3.23 Among respondents expressing support for a transitional relief scheme, some commented that, in principle, they were not in favour of transitional relief for non-domestic rates. However, given the current economic climate and the two-year delay in revaluation, they felt a transitional scheme was necessary at this time. This group advocated more frequent revaluations, or a mechanism for monitoring and adjusting rateable values in sectors where costs and revenues change dramatically between revaluations to avoid the need for transitional relief in future. One private sector umbrella organisation highlighted a specific example in relation to Aberdeen: it was suggested that property values assessed in spring 2015 (the tone date for the 2017 revaluation) were likely to be no longer valid given the recent dramatic changes in the economy of Aberdeen. This respondent suggested that, even if transitional relief is introduced, it may not entirely mitigate the adverse impact on Aberdeen businesses of substantial rates increases.
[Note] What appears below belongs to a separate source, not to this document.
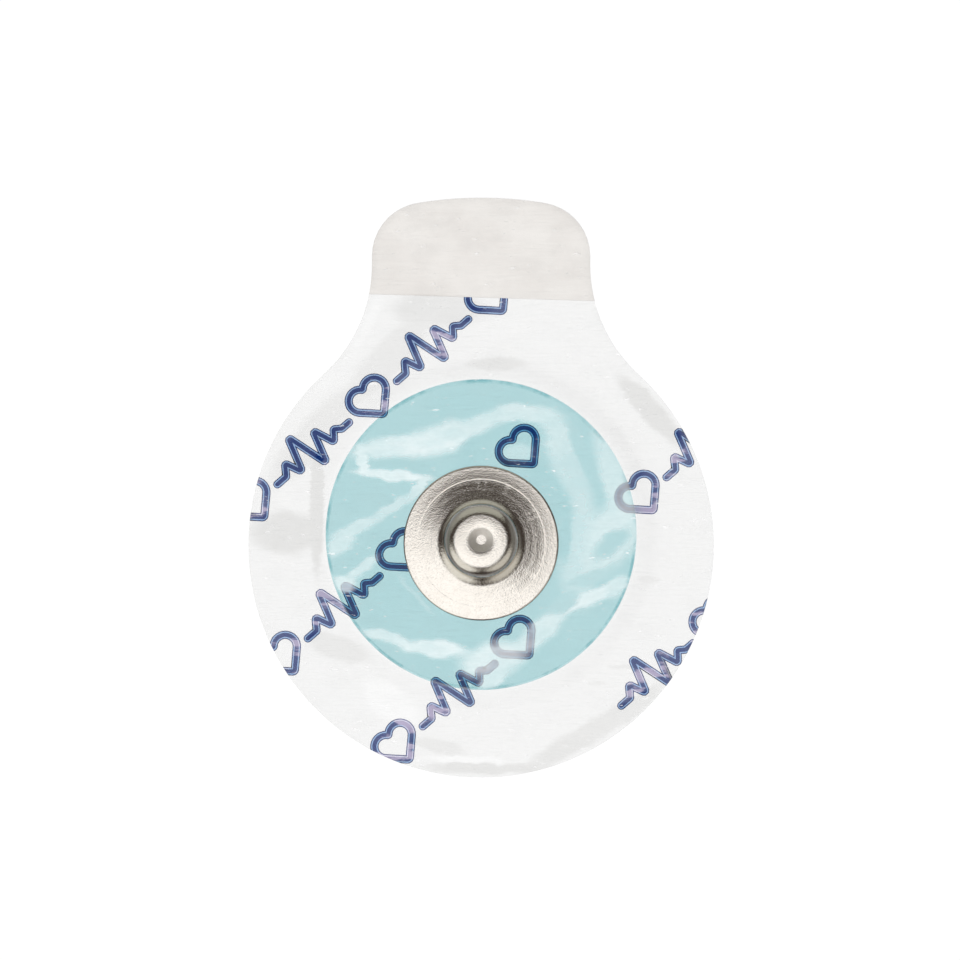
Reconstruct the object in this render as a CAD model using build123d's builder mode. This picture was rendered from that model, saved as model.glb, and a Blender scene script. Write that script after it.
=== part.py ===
from math import cos, radians, sin, sqrt
import os

from build123d import *

# A small snap electrode for heart monitoring, lying on its release liner.
# Millimetres. The origin is on the snap's axis, at the liner's underside.
# +Z points up along the snap, and +Y from the round pad to the lift tab.

# Gel disc, laid a little towards the tab
gel_diameter = 16.0
gel_thickness = 0.90
gel_offset = 0.50
gel_edge_chamfer = 0.20

# Die-cut outline, shared by the tape and the liner: a pad 24 mm wide, 30 mm long with its tab
adhesive_border = 4.0
tab_length = 6.0
tab_width = 11.3
tab_end_radius = 20.0
tab_corner_radius = 2.8
flank_radius = 7.7

# Films, and the strip that keeps fingers off the tab's adhesive
liner_thickness = 0.10
tape_thickness = 0.12
strip_thickness = 0.08
strip_length = 5.15
strip_slant = 2.3
film_clearance = 0.05

# Where the tape leaves the gel's rim and comes down on the liner
skirt_shoulder = 0.30
skirt_run = 0.90

# Where the tape climbs over the edge of the strip
step_run = 0.35
step_bend = 0.30

# Snap stud, pressed from one round of sheet: its head
stud_sheet = 0.28
head_diameter = 3.9
head_depth = 0.95
head_undercut = 0.25
head_taper = 0.35
head_bend = 0.30
crown_bend = 0.45
dimple_diameter = 1.30
dimple_depth = 0.12
dimple_slope = 0.35

# Snap stud: its neck and flange, which rises from the rim to a round shoulder
neck_length = 0.60
foot_bend = 0.38
flange_diameter = 8.0
flange_bend = 0.25
foot_rise = 0.32
shoulder_rise = 0.20
rim_width = 0.70
rim_land = 0.22

# Sensor eyelet, riveted up inside the stud
eyelet_diameter = 7.8
eyelet_thickness = 0.40
eyelet_edge_chamfer = 0.12
rivet_clearance = 0.07
rivet_edge_chamfer = 0.18
hole_clearance = 0.15

# Sizes that follow from the outline's values
pad_radius = gel_diameter / 2 + adhesive_border
tab_half = tab_width / 2
tab_end = pad_radius + tab_length
strip_edge = tab_end - strip_length

# Heights of the stack, from the liner up
gel_top = liner_thickness + gel_thickness
stud_seat = gel_top + tape_thickness

# The middle line of the stud's sheet
half_sheet = stud_sheet / 2
head_line = head_diameter / 2 - half_sheet
neck_line = head_line - head_undercut
rim_line = flange_diameter / 2
shoulder_line = rim_line - rim_width
dimple_line = dimple_diameter / 2
seat_height = stud_seat + half_sheet
neck_foot = seat_height + foot_rise
neck_top = neck_foot + neck_length
head_foot = neck_top + head_taper
crown_height = head_foot + head_depth
dimple_height = crown_height - dimple_depth

# The eyelet's post and rivet head, which fill the stud from inside
post_radius = neck_line - half_sheet - rivet_clearance
rivet_radius = head_line - half_sheet - rivet_clearance
rivet_foot = head_foot + rivet_clearance
rivet_top = dimple_height - half_sheet - rivet_clearance

# The strip's edge runs across the tab with a slight slant
slant = radians(strip_slant)
along_tab = (sin(slant), cos(slant), 0)
across_tab = (cos(slant), -sin(slant), 0)


def tab_section(distance):
    """The upright plane along the tab, with its origin on the middle line at that distance."""
    return Plane(origin=(0, distance, 0), x_dir=along_tab, z_dir=across_tab)


def tab_cut(distance):
    """The upright plane across the tab at that distance, facing the tab's end."""
    return Plane(origin=(0, distance, 0), z_dir=along_tab)


# The outline: a disc and a round-ended tab, blended by hollow flanks.
# A flank's radius is limited by the straight side of the tab that it runs into.
end_centre = tab_end - tab_end_radius
tab_shoulder = end_centre + sqrt(tab_end_radius**2 - tab_half**2)
side_top = end_centre + sqrt((tab_end_radius - tab_corner_radius) ** 2 - (tab_half - tab_corner_radius) ** 2)
flank_room = (side_top**2 - pad_radius**2 + tab_half**2) / (2 * (pad_radius - tab_half))

with BuildSketch() as outline:
    Circle(pad_radius)
    with BuildLine():
        Polyline((-tab_half, tab_shoulder), (-tab_half, 0), (tab_half, 0), (tab_half, tab_shoulder))
        ThreePointArc((tab_half, tab_shoulder), (0, tab_end), (-tab_half, tab_shoulder))
    make_face()
    fillet(outline.vertices().sort_by(Axis.Y)[-4:-2], min(flank_radius, flank_room - film_clearance))
    fillet(outline.vertices().sort_by(Axis.Y)[-2:], tab_corner_radius)

# Release liner: clear film under the whole electrode
with BuildPart() as release_liner:
    add(outline.sketch)
    extrude(amount=liner_thickness)

# Lift tab: a strip of film on the liner, under the tape's tab
with BuildPart() as lift_tab:
    with BuildSketch(Plane.XY.offset(liner_thickness)):
        add(outline.sketch)
    extrude(amount=strip_thickness)
    split(bisect_by=tab_cut(strip_edge), keep=Keep.TOP)

# Gel pad: soft rim, and a bed in its upper face that the eyelet's flange lies in
with BuildPart() as gel_pad:
    with BuildSketch(Plane.XY.offset(liner_thickness)):
        with Locations((0, gel_offset)):
            Circle(gel_diameter / 2)
    extrude(amount=gel_thickness)
    chamfer(gel_pad.edges().group_by(Axis.Z)[-1], min(gel_edge_chamfer, gel_thickness / 2))
    with BuildSketch(Plane.XY.offset(gel_top)):
        Circle(eyelet_diameter / 2 + film_clearance)
    extrude(amount=-eyelet_thickness, mode=Mode.SUBTRACT)

# Carrier tape: flat over the gel, down a skirt round its rim, flat on the liner
# and one step up over the strip, then cut to the outline and punched for the post
tape_on_liner = liner_thickness + tape_thickness / 2
tape_on_strip = tape_on_liner + strip_thickness
tape_on_gel = gel_top + tape_thickness / 2
skirt_top = gel_diameter / 2 + skirt_shoulder
step_foot = film_clearance + step_run
web_half = tab_end + pad_radius

with BuildPart() as carrier_tape:
    with BuildSketch(Plane.XZ.offset(-gel_offset)):
        with BuildLine():
            Polyline(
                (0, tape_on_gel),
                (skirt_top, tape_on_gel),
                (skirt_top + skirt_run, tape_on_liner),
                (web_half, tape_on_liner),
            )
        trace(line_width=tape_thickness)
    revolve(axis=Axis((0, gel_offset, 0), (0, 0, 1)))
    split(bisect_by=tab_cut(strip_edge - step_foot - step_bend), keep=Keep.BOTTOM)
    with BuildSketch(tab_section(strip_edge)):
        with BuildLine():
            FilletPolyline(
                (-step_foot - step_bend, tape_on_liner),
                (-step_foot, tape_on_liner),
                (-film_clearance, tape_on_strip),
                (web_half, tape_on_strip),
                radius=step_bend,
            )
        trace(line_width=tape_thickness)
    extrude(amount=web_half, both=True)
    with BuildSketch():
        add(outline.sketch)
    extrude(amount=stud_seat + tape_thickness, mode=Mode.INTERSECT)
    with BuildSketch(Plane.XY.offset(gel_top)):
        Circle(post_radius + hole_clearance)
    extrude(amount=tape_thickness, mode=Mode.SUBTRACT)

# Snap stud: the sheet's middle line from the dimple in the crown out to the rim,
# thickened to the sheet and spun round
with BuildPart() as snap_stud:
    with BuildSketch(Plane.XZ):
        with BuildLine():
            FilletPolyline(
                (0, dimple_height),
                (dimple_line - dimple_slope, dimple_height),
                (dimple_line, crown_height),
                (head_line, crown_height),
                (head_line, head_foot),
                (neck_line, neck_top),
                (neck_line, neck_foot),
                (shoulder_line, seat_height + shoulder_rise),
                (rim_line - rim_land, seat_height),
                (rim_line, seat_height),
                radius=(0, 0, crown_bend, head_bend, head_bend, foot_bend, flange_bend, flange_bend),
            )
        trace(line_width=stud_sheet)
    revolve(axis=Axis.Z)

# Sensor eyelet: a flange under the tape, a post through it and a rivet head in the stud's head
with BuildPart() as sensor_eyelet:
    with BuildSketch(Plane.XY.offset(gel_top - eyelet_thickness)):
        Circle(eyelet_diameter / 2)
    extrude(amount=eyelet_thickness)
    chamfer(sensor_eyelet.edges().group_by(Axis.Z)[0], eyelet_edge_chamfer)
    with BuildSketch(Plane.XY.offset(gel_top)):
        Circle(post_radius)
    extrude(amount=rivet_top - gel_top)
    with BuildSketch(Plane.XY.offset(rivet_foot)):
        Circle(rivet_radius)
    extrude(amount=rivet_top - rivet_foot)
    chamfer(sensor_eyelet.edges().group_by(Axis.Z)[-1], rivet_edge_chamfer)

os.makedirs("parts", exist_ok=True)
carrier_tape.part.label = "carrier_tape"
lift_tab.part.label = "lift_tab"
gel_pad.part.label = "gel_pad"
release_liner.part.label = "release_liner"
sensor_eyelet.part.label = "sensor_eyelet"
snap_stud.part.label = "snap_stud"
for piece in (carrier_tape, lift_tab, gel_pad, release_liner, sensor_eyelet, snap_stud):
    export_step(piece.part, f"parts/{piece.part.label}.step")
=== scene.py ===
import math

import bpy
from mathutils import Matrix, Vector


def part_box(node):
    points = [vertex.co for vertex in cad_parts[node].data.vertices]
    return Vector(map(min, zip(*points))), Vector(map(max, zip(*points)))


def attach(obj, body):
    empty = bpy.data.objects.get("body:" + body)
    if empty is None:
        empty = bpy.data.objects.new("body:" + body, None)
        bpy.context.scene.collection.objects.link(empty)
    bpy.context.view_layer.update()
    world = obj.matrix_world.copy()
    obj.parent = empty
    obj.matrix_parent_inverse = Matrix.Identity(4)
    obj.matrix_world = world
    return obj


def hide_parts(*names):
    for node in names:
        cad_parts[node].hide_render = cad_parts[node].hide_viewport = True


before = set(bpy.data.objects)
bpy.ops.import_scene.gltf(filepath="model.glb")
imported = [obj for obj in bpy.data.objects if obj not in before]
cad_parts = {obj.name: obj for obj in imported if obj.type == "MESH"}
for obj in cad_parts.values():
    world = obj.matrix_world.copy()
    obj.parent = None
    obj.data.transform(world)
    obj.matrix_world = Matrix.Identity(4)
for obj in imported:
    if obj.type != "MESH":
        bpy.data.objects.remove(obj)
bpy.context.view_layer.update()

# Release liner: one piece of clear, glossy film that the whole electrode lies on until it is used.
# It is die cut in one stroke with the tape, as a round pad with a blunt tab, so both share one outline.
mm = 0.001
air = 0.004 * mm
liner_low, liner_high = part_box("release_liner")
pad_radius = liner_high.x
tab_end = liner_high.y
tab_half = 5.65 * mm
tab_end_radius = 20 * mm
tab_corner_radius = 2.8 * mm
flank_radius = 7.7 * mm

end_centre = tab_end - tab_end_radius
corner_x = tab_half - tab_corner_radius
corner_y = end_centre + math.sqrt((tab_end_radius - tab_corner_radius) ** 2 - corner_x**2)
flank_x = tab_half + flank_radius
flank_y = math.sqrt((pad_radius + flank_radius) ** 2 - flank_x**2)
end_turn = math.atan2(corner_x, corner_y - end_centre)
flank_turn = math.atan2(flank_y, flank_x)


def start_wire(name, place):
    """A new piece that is one vertex so far, selected in edit mode."""
    bpy.ops.object.select_all(action="DESELECT")
    bpy.ops.mesh.primitive_plane_add(size=mm)
    piece = bpy.context.object
    piece.name = name
    bpy.ops.object.mode_set(mode="EDIT")
    bpy.ops.mesh.merge(type="CENTER")
    bpy.ops.transform.translate(value=place)
    return piece


def draw_to(step):
    """The wire goes on by one straight edge."""
    bpy.ops.mesh.extrude_vertices_move(TRANSFORM_OT_translate={"value": step})


def draw_arc(x, y, turn, steps):
    """The wire goes on round a centre, clockwise where the turn is positive."""
    bpy.ops.mesh.spin(steps=steps, angle=turn, center=(x, y, 0), axis=(0, 0, 1))


def trace_outline(name, height):
    """The die's outline as a closed loop of edges, drawn on the right and mirrored to the left."""
    piece = start_wire(name, (0, tab_end, height))
    draw_arc(0, end_centre, end_turn, 12)
    draw_arc(corner_x, corner_y, math.pi / 2 - end_turn, 9)
    draw_to((0, flank_y - corner_y, 0))
    draw_arc(flank_x, flank_y, -flank_turn, 17)
    draw_arc(0, 0, flank_turn + math.pi / 2, 123)
    bpy.ops.object.mode_set(mode="OBJECT")
    mirror = piece.modifiers.new("left half", "MIRROR")
    mirror.merge_threshold = 0.01 * mm
    bpy.ops.object.modifier_apply(modifier=mirror.name)
    return piece


def cut_sheet(name, height, thickness):
    """A sheet of that thickness, cut to the outline, left in edit mode with all of it selected."""
    piece = trace_outline(name, height)
    bpy.ops.object.mode_set(mode="EDIT")
    bpy.ops.mesh.select_all(action="SELECT")
    bpy.ops.mesh.edge_face_add()
    bpy.ops.mesh.extrude_region_move(TRANSFORM_OT_translate={"value": (0, 0, thickness)})
    bpy.ops.mesh.select_all(action="SELECT")
    return piece


def finish_mesh(piece, angle=40):
    """Merges what the spin doubled, turns the faces outwards and shades the piece."""
    bpy.ops.object.mode_set(mode="EDIT")
    bpy.ops.mesh.select_all(action="SELECT")
    bpy.ops.mesh.remove_doubles(threshold=0.001 * mm)
    bpy.ops.mesh.normals_make_consistent(inside=False)
    bpy.ops.object.mode_set(mode="OBJECT")
    bpy.ops.object.shade_smooth_by_angle(angle=math.radians(angle))


def new_material(name):
    """A material with only its output node."""
    material = bpy.data.materials.new(name)
    material.use_nodes = True
    material.node_tree.nodes.clear()
    output = material.node_tree.nodes.new("ShaderNodeOutputMaterial")
    return material, material.node_tree, output.inputs[0]


def put(tree, target, value):
    """Links a socket to the target, or sets a plain value on it."""
    if isinstance(value, bpy.types.NodeSocket):
        tree.links.new(value, target)
    else:
        target.default_value = value


def millimetres(tree, stretch=(1, 1, 1)):
    """Object coordinates in millimetres, with each axis multiplied by its stretch."""
    place = tree.nodes.new("ShaderNodeTexCoord")
    scale = tree.nodes.new("ShaderNodeMapping")
    scale.inputs["Scale"].default_value = Vector(stretch) / mm
    tree.links.new(place.outputs["Object"], scale.inputs["Vector"])
    return scale.outputs[0]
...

3.24 Some respondents in both groups ( i.e. those in favour of transitional relief and those opposing it) expressed support for the idea of 'upward phasing' for those ratepayers facing particularly large increases to their rates bill ( i.e. increases 'beyond the norm') but, crucially, they did not think this should be subsidised by ratepayers whose properties had been revalued at a lower level. Alternative options for funding transitional relief were suggested:

  • Large increases in rates should be dealt with on a case-by-case basis using existing relief schemes (including hardship and discretionary powers available under the Community Empowerment (Scotland) Act 2015)
  • Rates relief should be funded by the Scottish Government (not other businesses) as a practical way to support economic growth, and because of the increased liability which has resulted from the postponement of the 2015 revaluation.

3.25 It was suggested that any reliefs or exemptions relating to non-domestic rates should be underpinned by a clear and co-ordinated government policy, and should be thoroughly costed and risk assessed before implementation. It was further suggested that any relief or exemption should adhere to European 'State Aid' rules.
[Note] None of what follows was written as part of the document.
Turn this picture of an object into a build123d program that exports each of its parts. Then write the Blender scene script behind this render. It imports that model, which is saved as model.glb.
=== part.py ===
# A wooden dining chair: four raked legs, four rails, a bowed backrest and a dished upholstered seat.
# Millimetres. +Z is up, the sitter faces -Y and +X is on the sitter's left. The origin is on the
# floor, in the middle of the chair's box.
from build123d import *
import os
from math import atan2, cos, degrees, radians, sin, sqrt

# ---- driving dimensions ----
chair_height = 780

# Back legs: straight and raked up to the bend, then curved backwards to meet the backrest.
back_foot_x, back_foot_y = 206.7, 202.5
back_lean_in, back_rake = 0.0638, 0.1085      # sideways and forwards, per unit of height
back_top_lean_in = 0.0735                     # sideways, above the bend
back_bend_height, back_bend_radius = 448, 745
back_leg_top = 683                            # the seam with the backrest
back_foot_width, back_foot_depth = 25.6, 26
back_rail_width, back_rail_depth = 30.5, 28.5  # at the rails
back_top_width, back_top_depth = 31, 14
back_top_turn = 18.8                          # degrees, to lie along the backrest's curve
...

3.26 NHS respondents were unanimously in favour of a transitional relief scheme, and said that, should it be introduced, the following issues should also be addressed:

  • Transitional relief should be applied to the property, not the occupier. An example would be if a health centre is occupied by a primary care practice, which subsequently vacates the property. If the NHS Board takes over the running of the centre, any transitional relief received by the former occupier should continue to be received by the NHS Board.
  • New NHS properties are currently being constructed. If transitional relief only applies to existing properties (those in place as of 1 April 2017), then properties under construction and completed after this date could be paying substantially more in rates compared to similar properties. There was concern that these new properties could be faced with the requirement to fund a transitional relief scheme while receiving no relief themselves, due to the timing of their completion. [5]

General comments

3.27 Respondents made a range of more general comments.
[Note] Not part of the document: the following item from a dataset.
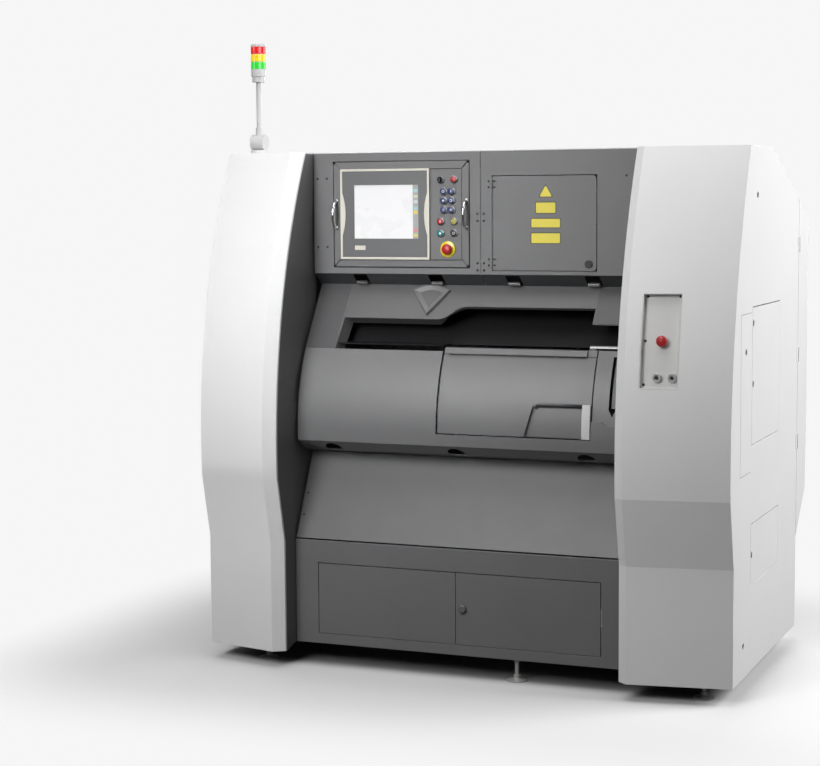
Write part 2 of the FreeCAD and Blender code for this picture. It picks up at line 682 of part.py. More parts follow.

  • As noted above, some respondents stated that they found it difficult to assess the impact of options set out in the consultation document without knowledge of the draft rateable values. It was also noted that announcements about the rates poundage, the large business supplement and other reliefs are unlikely to be made until the autumn budget in December. There were frequent calls for any decisions about transitional arrangements to be delayed until further information is available on all these issues.
  • It was noted that rates reliefs and exemptions can have unintended consequences. For example, it was suggested that where rates are low, rents are often high as a result. Thus, it can be the landlord of the property rather than the occupier who receives the benefit of rating reliefs as they are able to take advantage of the situation by increasing rents.